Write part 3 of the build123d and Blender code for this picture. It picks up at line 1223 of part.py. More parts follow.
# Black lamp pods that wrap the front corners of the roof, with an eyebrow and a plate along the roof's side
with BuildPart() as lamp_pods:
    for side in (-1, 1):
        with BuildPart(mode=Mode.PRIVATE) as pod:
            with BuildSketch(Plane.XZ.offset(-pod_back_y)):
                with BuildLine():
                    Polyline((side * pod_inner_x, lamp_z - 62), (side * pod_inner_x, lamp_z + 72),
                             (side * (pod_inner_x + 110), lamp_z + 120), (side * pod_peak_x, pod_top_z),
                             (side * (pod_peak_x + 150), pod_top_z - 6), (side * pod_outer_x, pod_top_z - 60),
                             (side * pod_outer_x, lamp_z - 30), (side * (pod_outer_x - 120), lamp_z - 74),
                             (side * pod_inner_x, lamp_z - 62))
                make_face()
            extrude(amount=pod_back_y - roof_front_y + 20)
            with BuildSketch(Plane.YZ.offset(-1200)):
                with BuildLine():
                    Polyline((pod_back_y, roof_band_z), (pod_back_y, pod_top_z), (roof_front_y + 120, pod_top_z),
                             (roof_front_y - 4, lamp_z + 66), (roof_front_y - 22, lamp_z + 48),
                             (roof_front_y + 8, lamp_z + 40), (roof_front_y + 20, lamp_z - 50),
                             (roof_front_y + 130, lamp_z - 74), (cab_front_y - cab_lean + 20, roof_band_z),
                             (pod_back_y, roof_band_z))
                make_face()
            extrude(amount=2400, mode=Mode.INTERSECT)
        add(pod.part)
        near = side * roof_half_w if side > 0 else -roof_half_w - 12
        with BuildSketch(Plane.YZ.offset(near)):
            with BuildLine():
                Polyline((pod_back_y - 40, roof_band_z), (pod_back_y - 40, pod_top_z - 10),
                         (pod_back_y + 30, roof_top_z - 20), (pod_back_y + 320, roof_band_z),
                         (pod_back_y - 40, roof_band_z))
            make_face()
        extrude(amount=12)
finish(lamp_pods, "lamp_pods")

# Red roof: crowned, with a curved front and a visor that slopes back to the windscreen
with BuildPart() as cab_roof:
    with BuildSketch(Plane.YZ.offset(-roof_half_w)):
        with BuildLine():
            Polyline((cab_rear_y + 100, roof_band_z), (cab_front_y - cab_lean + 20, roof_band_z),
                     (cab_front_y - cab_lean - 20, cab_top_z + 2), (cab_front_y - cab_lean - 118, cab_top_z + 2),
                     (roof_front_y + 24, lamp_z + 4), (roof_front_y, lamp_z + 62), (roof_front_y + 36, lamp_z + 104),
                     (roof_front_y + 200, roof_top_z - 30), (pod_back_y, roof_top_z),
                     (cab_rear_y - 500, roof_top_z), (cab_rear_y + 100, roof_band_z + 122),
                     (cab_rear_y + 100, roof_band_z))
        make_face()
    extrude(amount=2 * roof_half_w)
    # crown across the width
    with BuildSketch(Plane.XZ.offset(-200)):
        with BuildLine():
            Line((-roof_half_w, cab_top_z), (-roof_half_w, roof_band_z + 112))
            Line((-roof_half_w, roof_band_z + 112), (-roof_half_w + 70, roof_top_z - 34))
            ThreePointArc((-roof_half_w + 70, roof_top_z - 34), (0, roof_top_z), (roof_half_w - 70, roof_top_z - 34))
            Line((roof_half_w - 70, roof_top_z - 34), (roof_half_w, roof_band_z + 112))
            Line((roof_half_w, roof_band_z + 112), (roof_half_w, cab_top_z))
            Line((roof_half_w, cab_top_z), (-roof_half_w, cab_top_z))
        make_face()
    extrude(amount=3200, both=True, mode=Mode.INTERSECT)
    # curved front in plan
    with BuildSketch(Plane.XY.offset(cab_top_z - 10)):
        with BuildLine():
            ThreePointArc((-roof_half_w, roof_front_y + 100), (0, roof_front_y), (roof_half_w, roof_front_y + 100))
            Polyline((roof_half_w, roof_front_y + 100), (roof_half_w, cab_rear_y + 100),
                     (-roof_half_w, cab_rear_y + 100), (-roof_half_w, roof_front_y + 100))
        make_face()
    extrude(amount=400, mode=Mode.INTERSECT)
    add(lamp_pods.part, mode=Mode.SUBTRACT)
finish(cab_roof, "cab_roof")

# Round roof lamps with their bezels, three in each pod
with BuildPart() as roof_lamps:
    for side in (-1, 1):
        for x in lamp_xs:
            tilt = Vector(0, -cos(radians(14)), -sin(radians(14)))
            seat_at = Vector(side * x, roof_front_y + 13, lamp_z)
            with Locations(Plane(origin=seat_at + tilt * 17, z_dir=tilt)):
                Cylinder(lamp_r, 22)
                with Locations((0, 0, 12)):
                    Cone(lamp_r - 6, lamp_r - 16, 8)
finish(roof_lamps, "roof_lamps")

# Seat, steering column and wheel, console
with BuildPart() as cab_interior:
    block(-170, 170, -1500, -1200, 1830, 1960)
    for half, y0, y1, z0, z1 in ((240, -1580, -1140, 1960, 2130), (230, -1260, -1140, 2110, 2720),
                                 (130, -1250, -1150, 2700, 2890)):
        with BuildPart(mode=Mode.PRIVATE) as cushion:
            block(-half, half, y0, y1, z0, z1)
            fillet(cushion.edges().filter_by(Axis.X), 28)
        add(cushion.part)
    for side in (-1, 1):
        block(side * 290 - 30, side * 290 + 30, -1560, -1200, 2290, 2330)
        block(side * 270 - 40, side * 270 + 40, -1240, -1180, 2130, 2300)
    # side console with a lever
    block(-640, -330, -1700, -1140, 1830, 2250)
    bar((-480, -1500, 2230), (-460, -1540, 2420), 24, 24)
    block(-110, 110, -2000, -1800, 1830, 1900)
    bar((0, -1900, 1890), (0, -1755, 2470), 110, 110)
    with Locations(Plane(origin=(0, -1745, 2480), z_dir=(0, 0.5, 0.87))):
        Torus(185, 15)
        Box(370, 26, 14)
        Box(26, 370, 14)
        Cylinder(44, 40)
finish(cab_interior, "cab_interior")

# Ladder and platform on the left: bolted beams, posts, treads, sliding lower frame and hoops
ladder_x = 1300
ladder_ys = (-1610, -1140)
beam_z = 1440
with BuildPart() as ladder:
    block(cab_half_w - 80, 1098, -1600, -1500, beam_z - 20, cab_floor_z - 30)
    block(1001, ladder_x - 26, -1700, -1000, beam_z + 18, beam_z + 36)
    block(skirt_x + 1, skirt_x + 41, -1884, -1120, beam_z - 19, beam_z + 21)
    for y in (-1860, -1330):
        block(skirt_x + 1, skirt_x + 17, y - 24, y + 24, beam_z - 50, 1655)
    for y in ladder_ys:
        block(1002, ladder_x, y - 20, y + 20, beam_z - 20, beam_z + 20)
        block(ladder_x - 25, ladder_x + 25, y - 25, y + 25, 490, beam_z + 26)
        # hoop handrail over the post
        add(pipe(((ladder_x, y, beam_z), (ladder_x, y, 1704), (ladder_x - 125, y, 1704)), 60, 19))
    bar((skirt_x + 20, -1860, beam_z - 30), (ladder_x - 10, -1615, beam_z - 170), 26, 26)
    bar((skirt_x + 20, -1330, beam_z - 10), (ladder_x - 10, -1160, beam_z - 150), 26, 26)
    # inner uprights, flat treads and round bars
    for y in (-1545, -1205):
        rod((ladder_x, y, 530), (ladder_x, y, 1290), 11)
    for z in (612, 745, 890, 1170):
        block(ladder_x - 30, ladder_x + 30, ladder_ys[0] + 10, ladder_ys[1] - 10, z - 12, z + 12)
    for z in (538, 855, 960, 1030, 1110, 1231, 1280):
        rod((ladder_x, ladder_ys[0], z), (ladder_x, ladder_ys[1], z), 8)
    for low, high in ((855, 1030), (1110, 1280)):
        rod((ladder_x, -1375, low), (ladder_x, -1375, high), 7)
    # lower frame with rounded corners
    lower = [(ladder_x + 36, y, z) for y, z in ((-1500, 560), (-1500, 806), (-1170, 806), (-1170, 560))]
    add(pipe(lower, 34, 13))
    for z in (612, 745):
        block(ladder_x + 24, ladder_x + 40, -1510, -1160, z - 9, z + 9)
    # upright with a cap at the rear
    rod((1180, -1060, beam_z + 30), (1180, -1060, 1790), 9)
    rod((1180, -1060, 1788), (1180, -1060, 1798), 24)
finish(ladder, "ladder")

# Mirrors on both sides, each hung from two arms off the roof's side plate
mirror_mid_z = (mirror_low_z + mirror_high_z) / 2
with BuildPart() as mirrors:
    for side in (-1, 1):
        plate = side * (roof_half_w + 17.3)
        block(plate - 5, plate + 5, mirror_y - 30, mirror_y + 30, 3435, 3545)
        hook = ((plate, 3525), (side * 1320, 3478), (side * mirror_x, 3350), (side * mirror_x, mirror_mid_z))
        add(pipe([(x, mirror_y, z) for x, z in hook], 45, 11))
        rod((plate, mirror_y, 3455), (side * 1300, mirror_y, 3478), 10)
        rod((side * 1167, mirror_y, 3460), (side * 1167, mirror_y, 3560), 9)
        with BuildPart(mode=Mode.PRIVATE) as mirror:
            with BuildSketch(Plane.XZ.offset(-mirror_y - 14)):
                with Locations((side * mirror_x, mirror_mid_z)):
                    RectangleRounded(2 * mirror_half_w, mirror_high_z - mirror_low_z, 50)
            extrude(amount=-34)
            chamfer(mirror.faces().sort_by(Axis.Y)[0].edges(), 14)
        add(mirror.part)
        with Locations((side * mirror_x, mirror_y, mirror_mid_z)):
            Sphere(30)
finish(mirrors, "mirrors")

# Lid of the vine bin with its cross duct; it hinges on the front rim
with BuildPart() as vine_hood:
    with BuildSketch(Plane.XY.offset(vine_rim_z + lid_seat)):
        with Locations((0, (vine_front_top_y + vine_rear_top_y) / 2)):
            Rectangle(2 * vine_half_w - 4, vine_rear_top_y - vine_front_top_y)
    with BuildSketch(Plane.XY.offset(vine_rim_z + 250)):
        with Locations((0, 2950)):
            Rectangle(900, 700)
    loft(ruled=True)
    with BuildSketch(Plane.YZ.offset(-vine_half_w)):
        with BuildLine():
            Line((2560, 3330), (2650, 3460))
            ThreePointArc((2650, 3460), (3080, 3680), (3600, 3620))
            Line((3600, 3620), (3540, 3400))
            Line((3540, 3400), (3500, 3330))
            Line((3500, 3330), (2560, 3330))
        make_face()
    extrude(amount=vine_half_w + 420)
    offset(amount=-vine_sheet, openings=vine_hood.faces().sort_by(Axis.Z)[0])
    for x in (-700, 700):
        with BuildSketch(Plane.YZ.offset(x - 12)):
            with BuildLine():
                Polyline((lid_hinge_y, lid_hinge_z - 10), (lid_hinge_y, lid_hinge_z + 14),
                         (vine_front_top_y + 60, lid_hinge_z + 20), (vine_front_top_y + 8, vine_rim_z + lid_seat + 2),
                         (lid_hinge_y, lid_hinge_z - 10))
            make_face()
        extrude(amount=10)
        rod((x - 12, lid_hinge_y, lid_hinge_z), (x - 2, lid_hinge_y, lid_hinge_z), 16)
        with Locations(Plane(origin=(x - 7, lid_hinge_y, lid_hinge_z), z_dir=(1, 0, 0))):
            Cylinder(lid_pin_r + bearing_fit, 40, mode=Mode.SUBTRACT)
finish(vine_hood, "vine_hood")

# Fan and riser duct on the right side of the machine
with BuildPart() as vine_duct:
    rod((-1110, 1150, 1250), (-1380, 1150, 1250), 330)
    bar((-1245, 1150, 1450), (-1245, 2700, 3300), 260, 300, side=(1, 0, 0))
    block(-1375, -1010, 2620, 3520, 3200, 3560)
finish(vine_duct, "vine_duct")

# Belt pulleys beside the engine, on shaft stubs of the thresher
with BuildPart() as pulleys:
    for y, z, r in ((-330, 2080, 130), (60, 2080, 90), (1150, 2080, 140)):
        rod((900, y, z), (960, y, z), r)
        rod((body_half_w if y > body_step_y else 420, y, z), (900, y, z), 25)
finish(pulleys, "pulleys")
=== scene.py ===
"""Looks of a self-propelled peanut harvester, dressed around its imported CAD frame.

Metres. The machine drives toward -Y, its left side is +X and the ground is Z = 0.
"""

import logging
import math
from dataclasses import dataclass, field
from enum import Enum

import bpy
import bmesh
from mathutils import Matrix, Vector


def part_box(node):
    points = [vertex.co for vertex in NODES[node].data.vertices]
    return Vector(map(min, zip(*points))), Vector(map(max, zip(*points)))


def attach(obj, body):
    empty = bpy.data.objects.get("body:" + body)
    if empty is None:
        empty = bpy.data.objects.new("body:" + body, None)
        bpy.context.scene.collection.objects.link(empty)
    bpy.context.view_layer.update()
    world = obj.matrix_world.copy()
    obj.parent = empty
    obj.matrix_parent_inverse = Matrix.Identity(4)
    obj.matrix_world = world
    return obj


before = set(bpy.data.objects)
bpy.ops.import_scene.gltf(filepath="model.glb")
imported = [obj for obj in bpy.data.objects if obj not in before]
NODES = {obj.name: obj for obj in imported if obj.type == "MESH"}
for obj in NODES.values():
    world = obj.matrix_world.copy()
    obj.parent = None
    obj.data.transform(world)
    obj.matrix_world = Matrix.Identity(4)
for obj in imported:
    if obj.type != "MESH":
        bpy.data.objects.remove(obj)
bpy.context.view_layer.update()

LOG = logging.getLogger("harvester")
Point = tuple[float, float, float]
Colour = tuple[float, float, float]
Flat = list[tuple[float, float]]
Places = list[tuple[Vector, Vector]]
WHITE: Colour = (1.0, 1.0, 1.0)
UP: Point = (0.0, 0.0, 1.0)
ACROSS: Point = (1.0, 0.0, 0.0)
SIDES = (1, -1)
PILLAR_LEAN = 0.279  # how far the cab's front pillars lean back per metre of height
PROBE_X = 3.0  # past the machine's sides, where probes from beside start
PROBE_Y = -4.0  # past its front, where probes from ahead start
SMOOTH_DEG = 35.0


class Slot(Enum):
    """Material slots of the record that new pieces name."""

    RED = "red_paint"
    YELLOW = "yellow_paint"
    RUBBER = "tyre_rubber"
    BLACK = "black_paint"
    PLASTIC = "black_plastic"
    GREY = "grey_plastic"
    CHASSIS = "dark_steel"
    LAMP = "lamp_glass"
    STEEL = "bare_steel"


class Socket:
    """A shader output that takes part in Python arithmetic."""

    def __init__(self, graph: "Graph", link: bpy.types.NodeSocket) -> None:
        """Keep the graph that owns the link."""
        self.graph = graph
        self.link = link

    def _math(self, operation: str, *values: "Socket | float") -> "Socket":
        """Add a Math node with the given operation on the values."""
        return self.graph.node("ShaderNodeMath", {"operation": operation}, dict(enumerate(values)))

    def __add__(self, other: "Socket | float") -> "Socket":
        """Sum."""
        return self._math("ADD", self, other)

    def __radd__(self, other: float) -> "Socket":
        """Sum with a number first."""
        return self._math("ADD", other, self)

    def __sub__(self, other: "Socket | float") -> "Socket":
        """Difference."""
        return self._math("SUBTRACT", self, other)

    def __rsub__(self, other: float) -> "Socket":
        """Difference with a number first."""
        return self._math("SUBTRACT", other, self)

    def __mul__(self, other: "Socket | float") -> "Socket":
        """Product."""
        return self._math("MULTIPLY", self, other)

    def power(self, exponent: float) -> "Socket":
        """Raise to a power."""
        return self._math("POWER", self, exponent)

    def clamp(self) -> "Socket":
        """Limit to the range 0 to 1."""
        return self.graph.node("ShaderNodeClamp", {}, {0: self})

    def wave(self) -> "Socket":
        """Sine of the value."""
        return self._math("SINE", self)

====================

> _Task to complete_: Extract the lines from the line with "# Fan and riser" through the line with "if empty is". Keep both of those lines, copy everything exactly, and add nothing.

> _Task answer_:
# Fan and riser duct on the right side of the machine
with BuildPart() as vine_duct:
    rod((-1110, 1150, 1250), (-1380, 1150, 1250), 330)
    bar((-1245, 1150, 1450), (-1245, 2700, 3300), 260, 300, side=(1, 0, 0))
    block(-1375, -1010, 2620, 3520, 3200, 3560)
finish(vine_duct, "vine_duct")

# Belt pulleys beside the engine, on shaft stubs of the thresher
with BuildPart() as pulleys:
    for y, z, r in ((-330, 2080, 130), (60, 2080, 90), (1150, 2080, 140)):
        rod((900, y, z), (960, y, z), r)
        rod((body_half_w if y > body_step_y else 420, y, z), (900, y, z), 25)
finish(pulleys, "pulleys")
=== scene.py ===
"""Looks of a self-propelled peanut harvester, dressed around its imported CAD frame.

Metres. The machine drives toward -Y, its left side is +X and the ground is Z = 0.
"""

import logging
import math
from dataclasses import dataclass, field
from enum import Enum

import bpy
import bmesh
from mathutils import Matrix, Vector


def part_box(node):
    points = [vertex.co for vertex in NODES[node].data.vertices]
    return Vector(map(min, zip(*points))), Vector(map(max, zip(*points)))


def attach(obj, body):
    empty = bpy.data.objects.get("body:" + body)
    if empty is None:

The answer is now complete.